Llegados a la segunda estación de nuestro calvario, en vez de entregarnos a estériles contemplaciones, mostrémonos cada vez más atentos a las lecciones del destino. La garantía de nuestra libertad está en el progreso de nuestro suplicio.


Notas

(1) A pesar de las autoridades más recomendables, no puedo hacerme a la idea que siervo, en latin servus, haya sido dicho de servare, conservar, porque el esclavo era un prisionero de guerra que se conservaba para el trabajo.
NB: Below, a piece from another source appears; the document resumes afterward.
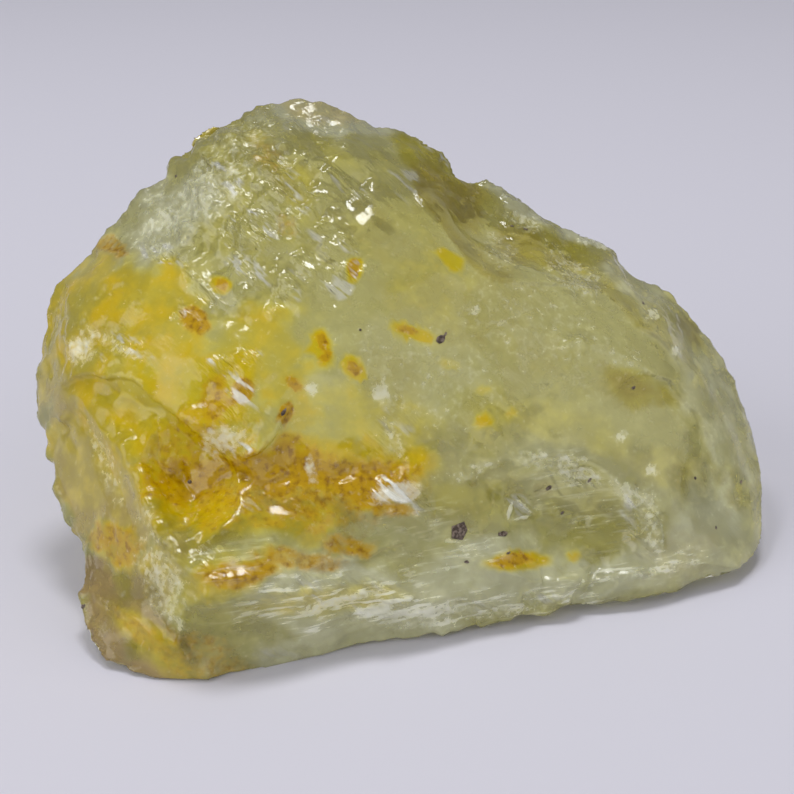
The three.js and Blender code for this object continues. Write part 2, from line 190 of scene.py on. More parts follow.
OLIVE = ovals(
    ((250, 200), (190, 110), -42, 0.45),
    ((400, 240), (90, 60), -42, 0.2),
    ((330, 170), (80, 50), -42, 0.4),
    ((150, 240), (80, 50), 30, 0.2),
    ((320, 110), (110, 30), -15, 0.4),
    ((430, 165), (60, 36), -40, 1.0),
    ((475, 205), (75, 36), -35, 0.5),
    ((560, 255), (60, 26), -20, 0.7),
    ((640, 290), (60, 40), -40, 0.7),
    ((720, 420), (50, 90), 25, 0.45),
    ((720, 520), (60, 60), 0, 0.45),
    ((640, 390), (60, 24), -25, 0.8),
    ((590, 510), (90, 60), 0, 0.5),
    ((480, 500), (70, 40), 0, 0.5),
    ((560, 370), (60, 40), -20, 0.35),
    ((200, 190), (60, 30), 35, 0.15),
    ((300, 300), (60, 40), -40, 0.3),
    ((210, 160), (60, 30), 40, 0.15),
)
# Brownish green, like thin smoke in the stone.
SMOKE = ovals(
    ((450, 195), (70, 34), -42, 0.8),
    ((520, 245), (40, 22), -15, 0.7),
    ((560, 262), (40, 12), -10, 0.6),
    ((625, 262), (44, 26), -40, 0.6),
    ((690, 330), (26, 12), -50, 0.8),
    ((630, 386), (34, 13), -15, 1.0),
    ((612, 372), (30, 10), -15, 0.6),
    ((700, 480), (50, 26), -20, 0.4),
    ((738, 490), (16, 50), 0, 0.4),
    ((640, 395), (70, 24), -10, 0.5),
    ((545, 488), (14, 12), 0, 0.8),
    ((470, 520), (60, 26), 0, 0.3),
    ((280, 180), (50, 16), -42, 0.5),
    ((330, 110), (70, 20), -20, 0.3),
    ((180, 500), (50, 40), 0, 0.3),
    ((290, 518), (100, 30), 0, 0.9),
    ((220, 530), (60, 34), 20, 0.8),
    ((130, 600), (44, 60), 0, 0.8),
    ((155, 640), (90, 40), -42, 1.0),
    ((380, 385), (60, 44), 0, 0.4),
    ((410, 270), (120, 60), -42, 0.35),
    ((500, 330), (120, 60), -30, 0.35),
)
CREAM = ovals(
    ((80, 425), (44, 80), 12, 1.1),
    ((115, 490), (40, 80), 18, 1.1),
    ((80, 490), (36, 56), 14, 1.1),
    ((60, 370), (40, 70), 0, 0.7),
    ((110, 630), (50, 42), -35, 0.6),
    ((180, 665), (80, 26), -15, 0.4),
    ((320, 108), (80, 20), -10, 0.5),
    ((105, 255), (22, 16), -30, 0.6),
)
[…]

La servidumbre, o al menos la domesticidad, es ciertamente anterior a la guerra, aunque haya recibido un notable aumento de ella. ¿Por qué, por otra parte, si tal era el origen de la idea como de la cosa, en lugar de serv-us no se habría dicho, conforme con la deducción gramatical, serv-atus? Para mí, la verdadera etimología se descubre en la oposición de serv-are y serv-ire, cuya raíz primitiva es ser-o, in-ser-o, unir, cerrar, de donde ser-ires, juntura, continuidad, ser-a, cerradura; sertir, encajar, etc. Todas estas palabras implican la idea de una cosa principal, a la cual viene a unirse una accesoria, como objeto de utilidad particular. De ahí serv-ire, ser un objeto de utilidad, una cosa secundaria a otra; serv-are, como nosotros decimos cerrar, poner de lado, asignar a una cosa su utilidad, un mueble, en fin, un hombre de servicio. Lo opuesto de servus es dom-inus (dom-us, dom-anium y dom-are); es decir el jefe del hogar, el dueño de casa, el que pone a su uso los hombres, servat, los animales, domat, y las cosas, possidet. Que luego los prisioneros de guerra, hayan sido reservados para la esclavitud, servati ad servitium, o más bien serti ad glebam, se concibe muy bien: siendo su destino conocido, no han hecho más que tomar el nombre del mismo.